# MATERIAL PROVIDED
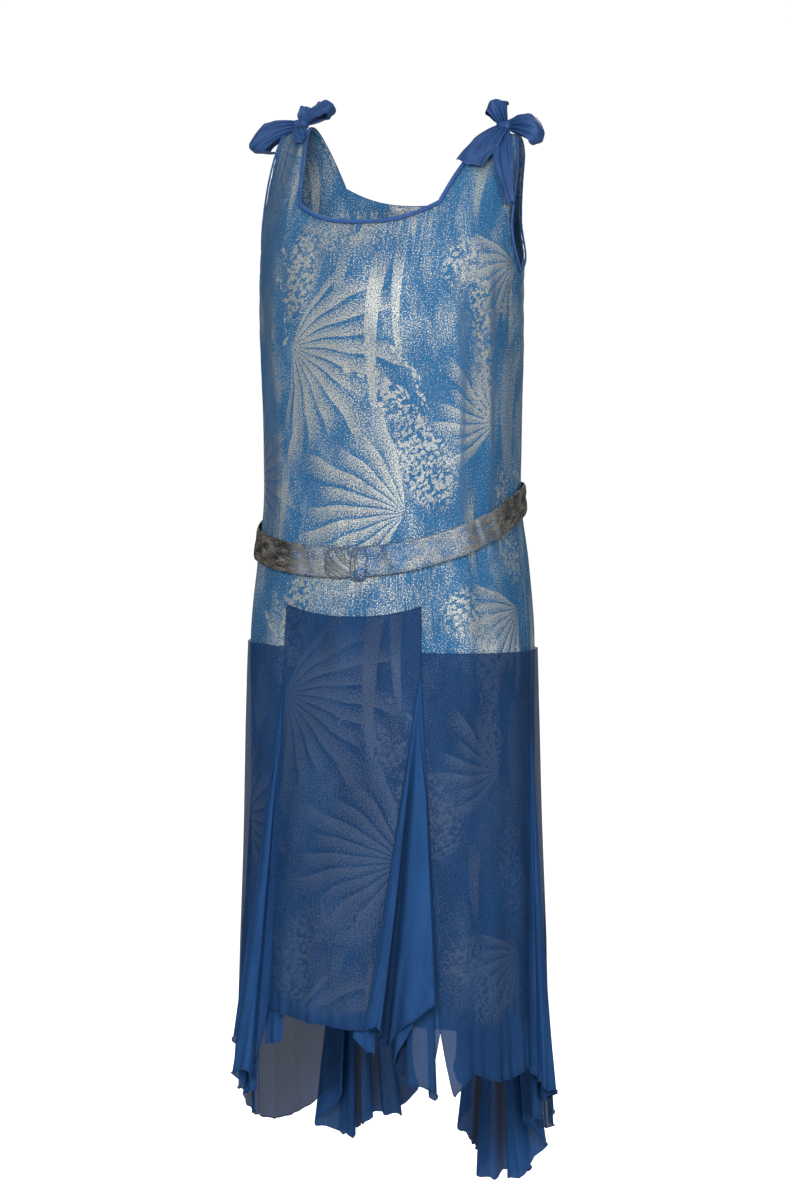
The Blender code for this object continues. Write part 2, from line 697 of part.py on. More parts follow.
def build_dress():
    clear_scene()
    brocade = add_material("brocade", BROCADE_LOOK)
    chiffon = add_material("chiffon", CHIFFON_LOOK)
    ribbon = add_material("ribbon", RIBBON_LOOK)
    sash = add_material("sash", SASH_LOOK)
    tunic_panel("tunic_front", False, brocade)
    tunic_panel("tunic_back", True, brocade)
    neck_binding("neck_binding_front", False, ribbon)
    neck_binding("neck_binding_back", True, ribbon)
    armhole_binding("armhole_binding_left", 1, ribbon)
    armhole_binding("armhole_binding_right", -1, ribbon)
    for name in PANELS["name"]:
        cloth("skirt_" + name, 8, 10, panel_place(name), CHIFFON, 1, chiffon)
    for name in GODETS["name"]:
        cloth("godet_" + name, godet_columns(name), 8, godet_place(name), CHIFFON, 1, chiffon)
    cloth("belt", 44, 2, belt_place, SASH, 1, sash)
    for name in BELT_PADS["name"]:
        cloth(name, 6, 6, belt_pad_place(name), SASH, 1, sash)
    tied_bow("bow_left", 1, ribbon)
    tied_bow("bow_right", -1, ribbon)


build_dress()
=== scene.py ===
"""A sleeveless dress of the late 1920s, worn: a metal-brocade tunic, a chiffon overskirt with godets, a belt
and two bows.

Metres, +Z up. The front faces -Y, the wearer's left is +X, and height 0 is where the straps lie on the
shoulders. The cloths are worked out from the same worn shape as the solids, with their folds, hems and
sewing added. Each carries the attribute "cloth": metres across the cloth and up it, and a share that is
painted shade in the brocade (bands along its folds and sides, and the straps), tarnished cloth with painted
shade in its creases in the belt, and density in the chiffon, where it also darkens the colour as painted
shade.
"""

import math

import bmesh
import bpy
import numpy as np
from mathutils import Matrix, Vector


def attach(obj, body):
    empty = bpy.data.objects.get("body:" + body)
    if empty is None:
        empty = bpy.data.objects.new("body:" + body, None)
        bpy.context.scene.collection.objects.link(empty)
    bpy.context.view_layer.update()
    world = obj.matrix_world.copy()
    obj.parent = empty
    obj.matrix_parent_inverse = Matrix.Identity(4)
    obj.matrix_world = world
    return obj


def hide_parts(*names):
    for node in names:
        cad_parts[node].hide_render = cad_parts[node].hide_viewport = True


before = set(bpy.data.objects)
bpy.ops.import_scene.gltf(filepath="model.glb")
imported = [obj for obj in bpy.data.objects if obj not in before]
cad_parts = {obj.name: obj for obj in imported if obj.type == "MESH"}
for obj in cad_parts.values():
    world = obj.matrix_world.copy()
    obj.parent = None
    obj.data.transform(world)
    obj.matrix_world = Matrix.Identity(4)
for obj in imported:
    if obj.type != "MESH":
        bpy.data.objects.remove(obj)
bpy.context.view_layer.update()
root = "root"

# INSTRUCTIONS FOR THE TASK
Lines from the start of the material above through the line containing "bpy.context.scene.collection.objects.link(empty)" are to be duplicated exactly, and only those.

# OUTPUT FOR THIS EXERCISE
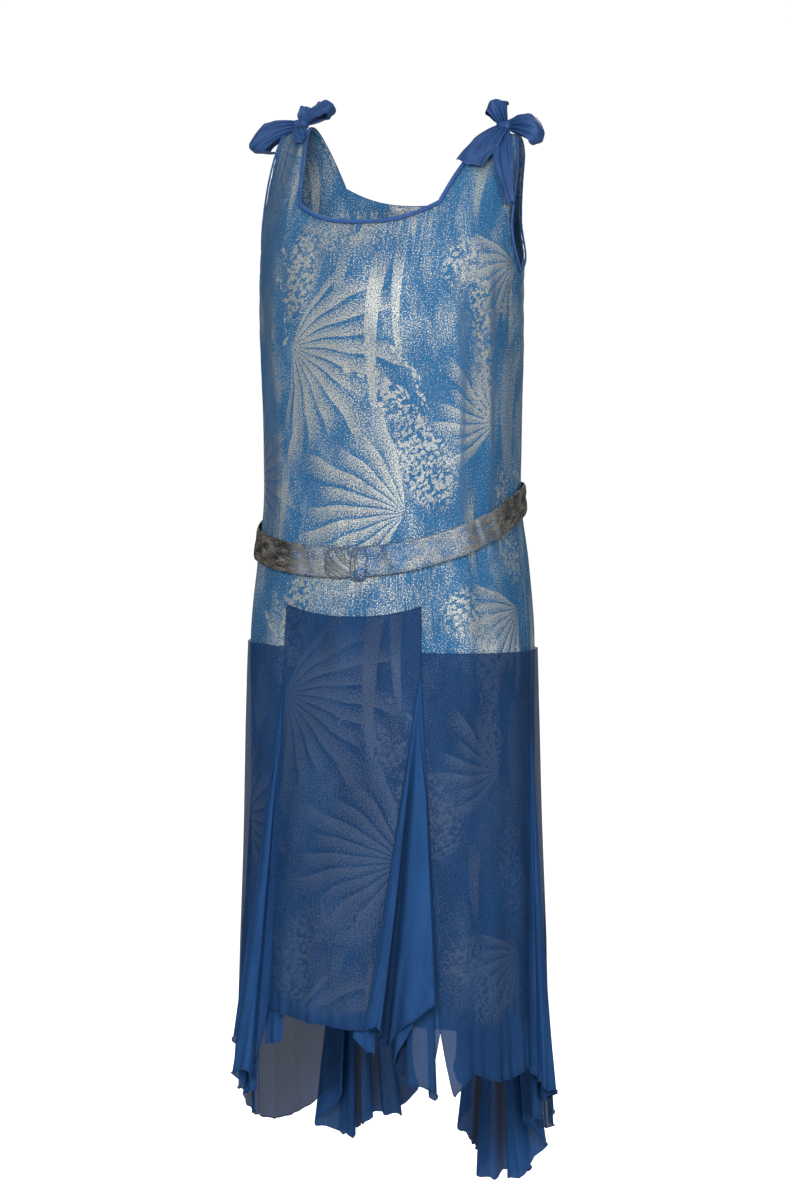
The Blender code for this object continues. Write part 2, from line 697 of part.py on. More parts follow.
def build_dress():
    clear_scene()
    brocade = add_material("brocade", BROCADE_LOOK)
    chiffon = add_material("chiffon", CHIFFON_LOOK)
    ribbon = add_material("ribbon", RIBBON_LOOK)
    sash = add_material("sash", SASH_LOOK)
    tunic_panel("tunic_front", False, brocade)
    tunic_panel("tunic_back", True, brocade)
    neck_binding("neck_binding_front", False, ribbon)
    neck_binding("neck_binding_back", True, ribbon)
    armhole_binding("armhole_binding_left", 1, ribbon)
    armhole_binding("armhole_binding_right", -1, ribbon)
    for name in PANELS["name"]:
        cloth("skirt_" + name, 8, 10, panel_place(name), CHIFFON, 1, chiffon)
    for name in GODETS["name"]:
        cloth("godet_" + name, godet_columns(name), 8, godet_place(name), CHIFFON, 1, chiffon)
    cloth("belt", 44, 2, belt_place, SASH, 1, sash)
    for name in BELT_PADS["name"]:
        cloth(name, 6, 6, belt_pad_place(name), SASH, 1, sash)
    tied_bow("bow_left", 1, ribbon)
    tied_bow("bow_right", -1, ribbon)


build_dress()
=== scene.py ===
"""A sleeveless dress of the late 1920s, worn: a metal-brocade tunic, a chiffon overskirt with godets, a belt
and two bows.

Metres, +Z up. The front faces -Y, the wearer's left is +X, and height 0 is where the straps lie on the
shoulders. The cloths are worked out from the same worn shape as the solids, with their folds, hems and
sewing added. Each carries the attribute "cloth": metres across the cloth and up it, and a share that is
painted shade in the brocade (bands along its folds and sides, and the straps), tarnished cloth with painted
shade in its creases in the belt, and density in the chiffon, where it also darkens the colour as painted
shade.
"""

import math

import bmesh
import bpy
import numpy as np
from mathutils import Matrix, Vector


def attach(obj, body):
    empty = bpy.data.objects.get("body:" + body)
    if empty is None:
        empty = bpy.data.objects.new("body:" + body, None)
        bpy.context.scene.collection.objects.link(empty)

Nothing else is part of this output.